Tenant isolation: every document is tagged with tenant_id and repo_id; all queries must include tenant_id filters
Encryption: at rest for object storage and vector DB; in transit with mTLS
Egress control: no external calls from generation path without explicit allowlists; build-time checks in CI
Audit: log every retrieval and generation event with hashed context IDs, not raw content

Failure modes and mitigations

Wrong branch context: always include branch in filters; if missing symbol on current branch, fallback to commit_sha snapshot
Stale index: incrementally update on every merge; schedule nightly re-index for symbols
Flaky tests: detect historical flakiness and switch to analysis-only mode with a proposed flake quarantine plan
Over-broad patches: cap line count, penalize large diffs in scoring, require stronger retrieval evidence when expanding beyond top-1 frame
Non-reproducible errors: run in container images matching CI; if still non-reproducible, switch to analysis-only report with environment diff suggestions

Minimal service skeleton

Expose a simple endpoint for CI or incident responders to request a fix proposal.

python
from fastapi import FastAPI, Body

app = FastAPI()

@app.post('/propose-fix')
async def propose_fix(payload: dict = Body(...)):
    # 1) Build failure object
    failure = payload['failure']
    repo = payload['repo']
    # 2) Retrieve context
    queries = build_queries(failure, repo['id'], repo['branch'])
    candidates = retrieve_and_rerank(queries)
    context = assemble_context(failure, candidates, repo)
    # 3) Ask model for patch under constraints
    patch = generate_patch(context)
    if not patch:
        return {'mode': 'analysis_only', 'reason': 'no_safe_patch'}
    # 4) Sandbox
    ok = apply_and_test(repo['url'], repo['commit_sha'], patch['diff'], patch['tests'])
    if not ok:
        return {'mode': 'analysis_only', 'reason': 'tests_failed', 'patch': patch}
    # 5) Return patch and rationale
    return {'mode': 'patch', 'patch': patch}

Configuration example for connectors in YAML:

yaml
repos:
  - id: shop/api
    url: git@github.com:org/shop-api.git
    language: python
    default_branch: main
connectors:
  ci:
    provider: github_actions
    bucket: s3://org-ci-artifacts
  code_host:
    provider: github
    app_installation_id: 123456
retrieval:
  vector_db: qdrant
  embedding_models:
    code: jina-code-v2
    text: text-embedding-3-large
  reranker: cohere-rerank-3
  k: 25
  final_k: 15
  temporal_days: 45
policy:
  max_lines_changed: 80
  allowed_file_patterns:
    - '^src/'
    - '^tests/'

Roadmap: compounding gains

Better localization: train a small classifier to predict the most probable fix file from failure features
CRAG (compressive RAG): pre-summarize long PR threads into factual kernels to shrink context while preserving rationale
Delta indexing: update only changed symbols and hunks per merge to keep ingestion cheap
Self-play: generate synthetic bugs by mutating recent diffs, then let the system fix them; add successful cases to training/eval sets
IDE integration: let developers trigger propose-fix locally with cached retrieval contexts; upload sanitized traces when allowed

Final take

Most debugging is a retrieval problem disguised as code generation. Once you feed the model the right hunks, symbols, and review notes, the patch is usually surgical. The craft is in building a private, relation-aware retrieval stack; constraining generation to minimal patches; and wrapping it with tests and policy gates that mirror how your team already works.

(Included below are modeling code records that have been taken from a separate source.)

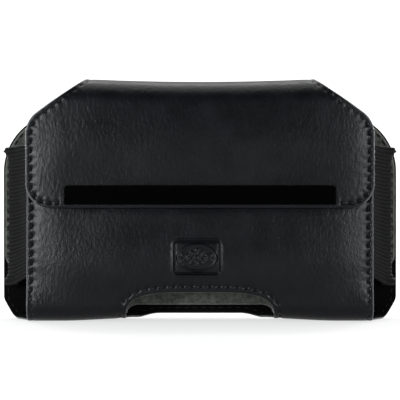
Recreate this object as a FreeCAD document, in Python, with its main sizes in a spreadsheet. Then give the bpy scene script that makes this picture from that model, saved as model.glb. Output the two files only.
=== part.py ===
"""A horizontal leather belt pouch: one folded leather wrap, elastic side gussets,
a two-crease magnetic flap with a trim bar, and a sprung belt clip on the back.

Millimetres. +Z up, X across, -Y is the front. The origin is under the middle of the
pouch, clip included, on the surface that it stands on.
"""

import FreeCAD, Part
import math
import os
import re

import Sketcher

DIMS = {
    # the pouch: one wrap folded under the device, front panel narrower than the back
    "top": 80.5,
    "front_top": 70.0,
    "front_half": 57.4,
    "front_round": 11.0,
    "back_half": 67.0,
    "back_foot": 61.5,
    "back_low": 7.0,
    "back_low_round": 5.0,
    "back_shoulder": 61.4,
    "back_shoulder_round": 20.0,
    "hinge_half": 38.0,
    "hinge_low": 78.6,
    "half_depth": 11.0,
    "mid_y": -3.15,
    "fold_round": 6.0,
    "mouth_round": 4.0,
    # the layers of the wrap
    "leather": 1.2,
    "felt": 1.6,
    "felt_margin": 0.7,
    "felt_corner": 13.0,
    "board": 0.8,
    "thread": 0.3,
    "thread_width": 0.6,
    "seam_margin": 1.3,
    "seam_low": 1.2,
    # the thumb cut-out in the bottom fold
    "cut_half": 24.2,
    "cut_rear_half": 19.5,
    "cut_top": 9.7,
    "cut_round": 8.0,
    "cut_rear": 8.7,
    "cut_felt_low": 3.9,
    "cut_seam": 2.1,
    # the elastic side gussets
    "gusset_low": 14.5,
    "gusset_high": 58.5,
    "elastic": 1.0,
    "gusset_front": 57.3,
    "gusset_rear": 65.0,
    "gusset_tab": 6.0,
    # the flap: two creases, front roll and rear roll
    "flap_low": 37.7,
    "flap_half": 57.5,
    "flap_shoulder": 66.3,
    "flap_shoulder_round": 8.0,
    "flap_corner_round": 8.0,
    "flap_leather": 1.1,
    "flap_felt": 1.5,
    "flap_gap": 0.5,
    "front_roll": 8.0,
    "rear_roll": 4.0,
    "split_gap": 0.15,
    # the closure: trim bar on the flap, round magnets behind both leathers
    "bar_half": 44.5,
    "bar_low": 38.7,
    "bar_high": 45.0,
    "bar_thick": 1.0,
    "bar_round": 1.2,
    "peg_half": 38.0,
    "peg_height": 41.8,
    "peg_round": 1.0,
    "peg_washer_round": 2.5,
    "peg_washer": 0.4,
    "magnet_half": 22.0,
    "magnet_round": 5.0,
    "magnet": 1.1,
    "magnet_height": 44.5,
    # the stiffening boards
    "front_board_half": 50.0,
    "front_board_low": 13.0,
    "front_board_high": 67.0,
    "back_board_half": 56.0,
    "back_board_low": 9.0,
    "back_board_high": 72.0,
    "flap_board_half": 50.0,
    "flap_board_low": 51.5,
    "flap_board_high": 69.0,
    # the belt clip
    "clip_half": 17.0,
    "clip_low": 26.0,
    "clip_high": 69.0,
    "clip_base": 1.8,
    "clip_round": 3.0,
    "ear_in": 13.2,
    "ear_out": 15.7,
    "ear_round": 2.8,
    "pin_y": 15.8,
    "pin_z": 61.0,
    "pin_round": 1.25,
    "pin_half": 16.2,
    "pin_play": 0.05,
    "arm_half": 15.0,
    "arm_in": 19.0,
    "arm_out": 21.4,
    "arm_high": 76.0,
    "arm_bend": 24.0,
    "arm_toe": 10.5,
    "toe_thick": 2.5,
    "lug_in": 6.0,
    "lug_out": 12.9,
    "lug_round": 2.55,
    "rivet_half": 11.0,
    "rivet_low": 31.0,
    "rivet_high": 50.0,
    "rivet_round": 1.5,
    "rivet_head": 3.0,
    "rivet_head_thick": 0.8,
    "rivet_washer_round": 3.5,
    "rivet_washer": 0.6,
    "coil_round": 2.2,
    "wire_round": 0.35,
    "coil_pitch": 0.9,
    "coil_turns": 6.0,
    "spring_leg": 7.0,
    "spring_play": 0.05,
}
REACH = "40"  # a cutting prism's length, past every surface of the pouch
OUT = "parts"

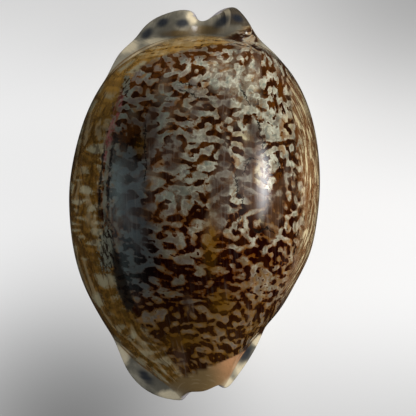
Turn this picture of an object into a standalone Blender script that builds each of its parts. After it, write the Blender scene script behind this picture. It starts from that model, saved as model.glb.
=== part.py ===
"""A cowrie shell, 71 mm long, lying on its base: one hollow piece with a toothed slit underneath.

The wall is one sheet, curled round the long axis until its two edges, the lips, nearly meet.
Each row of points is a section across the axis: the outside from the right lip over the back to
the left lip, round that lip, the inside on the way back, and round the right lip. At both ends
the rows close onto the rim of the canal there.

+Z is up and +Y runs to the broad end, where the spire is buried. -X is the side of the outer lip.
"""

import math

import bmesh
import bpy
import numpy as np

MM = 0.001

# How finely the solid is cut into facets.
BASE_SHARES = (0.0, 0.012, 0.026, 0.045, 0.07, 0.105)
BACK_POINTS = 25
LIP_POINTS = 3
END_ROWS = 7
MERGE = 0.00001

# The back of the shell, in mm. Half widths run from the middle line, and heights from the ground.
BACK_HALF_WIDTH = 22.5
BACK_HEIGHT = 35.3
BACK_END = 30.1
BACK_LEFT_ROUNDNESS = 2.2
BACK_RIGHT_ROUNDNESS = 2.72
BACK_TOP_ROUNDNESS = 2.4
BACK_CROWN = 2.15
BACK_LEFT = (
    (-36, 3.6), (-33, 6.0), (-30, 9.2), (-27.5, 11.8), (-25, 14.0), (-20, 17.3), (-15, 19.8),
    (-9.5, 21.5), (-4, 22.3), (2, BACK_HALF_WIDTH), (9, 22.1), (15, 21.8), (21, 21.7), (31, 22.0),
)
BACK_RIGHT = (
    (-36, 5.0), (-33, 5.9), (-30, 7.0), (-27.5, 8.3), (-25, 10.1), (-22.8, 12.0), (-20, 14.5),
    (-15, 17.6), (-9.5, 20.3), (-4, 21.6), (2, 22.2), (9, 22.3), (20, 22.3), (31, 22.3),
)
BACK_TOP = (
    (-36, 7.6), (-33, 9.9), (-30, 13.4), (-26, 18.4), (-20, 25.2), (-13, 31.0), (-5, 34.4),
    (3, BACK_HEIGHT), (12, BACK_HEIGHT), (31, BACK_HEIGHT),
)

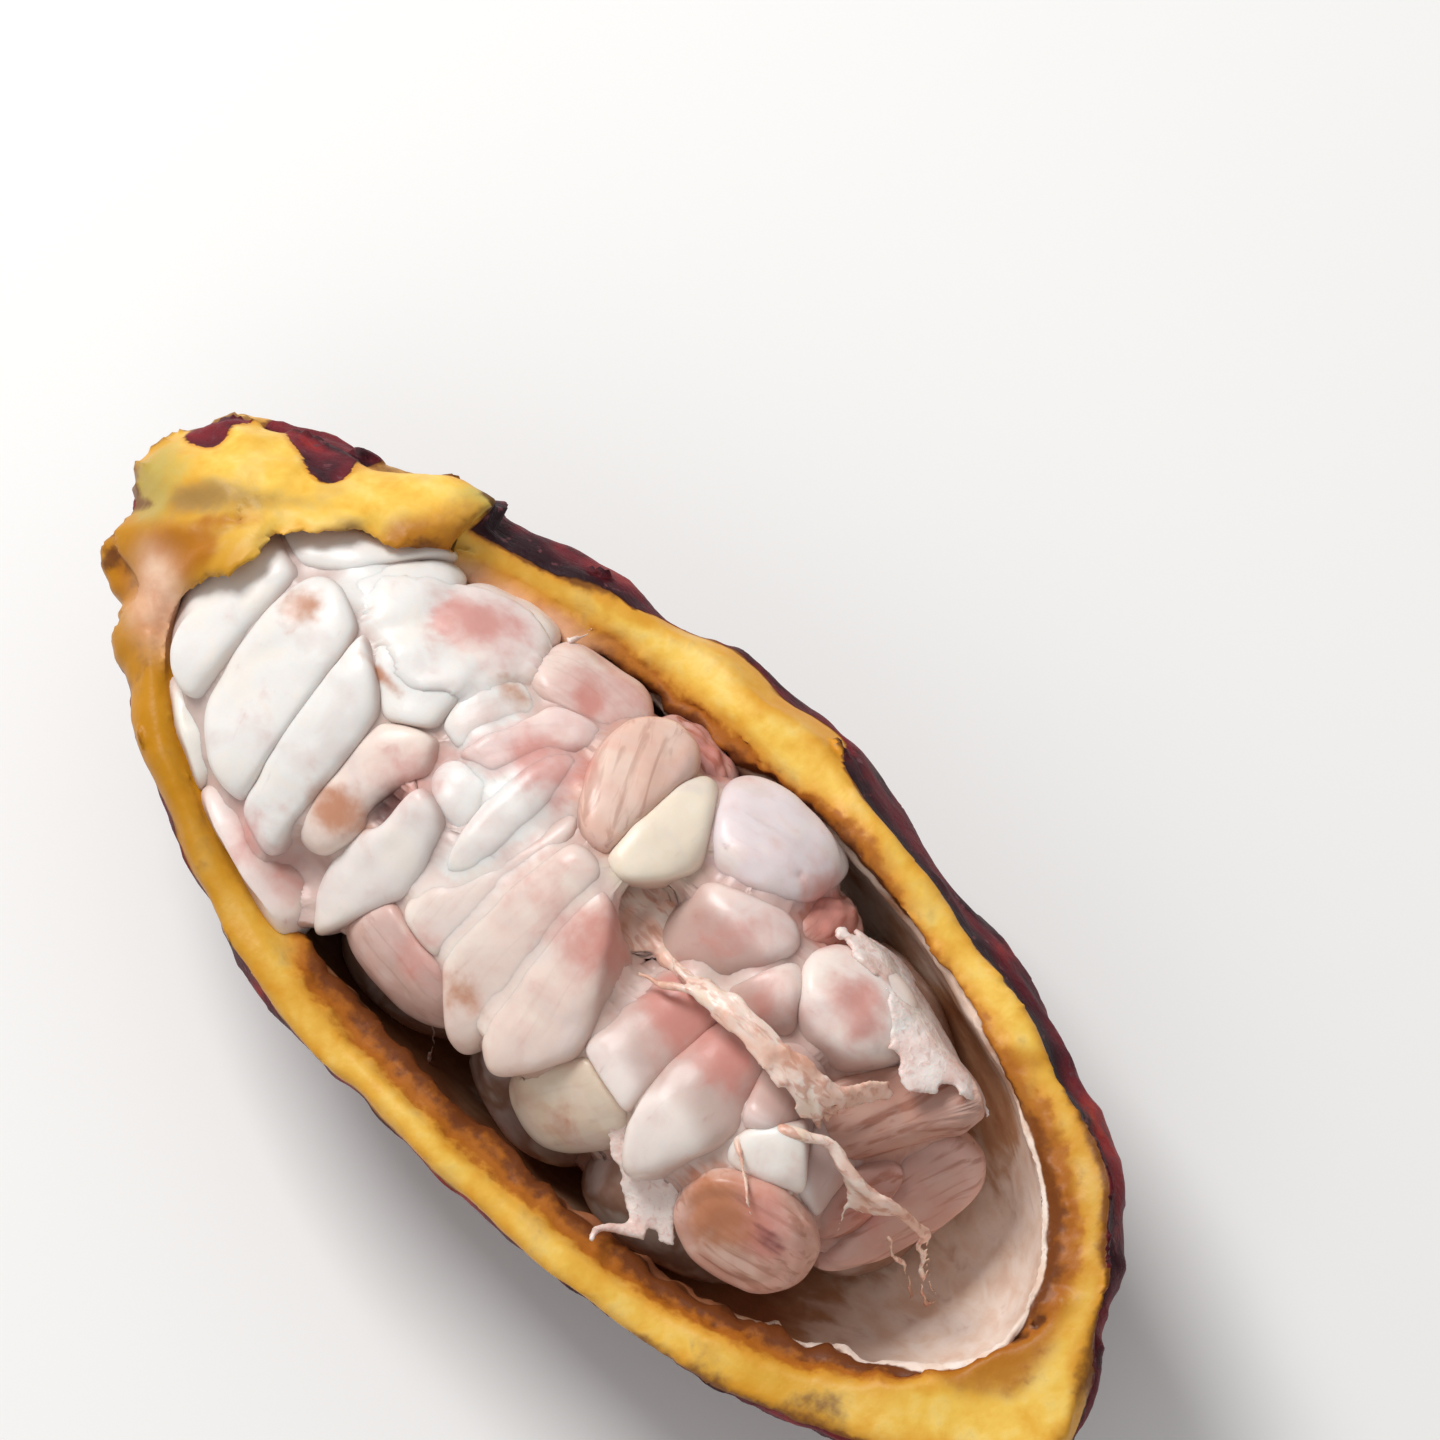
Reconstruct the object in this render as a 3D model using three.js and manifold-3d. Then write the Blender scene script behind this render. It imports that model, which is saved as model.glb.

Start small: index your last 90 days of PRs and CI failures, wire up a strict patch contract, and run in shadow mode. Measure retrieval recall@k and patch success on a fixed set of incidents. Iterate on chunking and reranking before swapping models. The fastest path to reliable, org-aware fixes is a boring, well-instrumented RAG pipeline that treats logs and diffs as first-class citizens.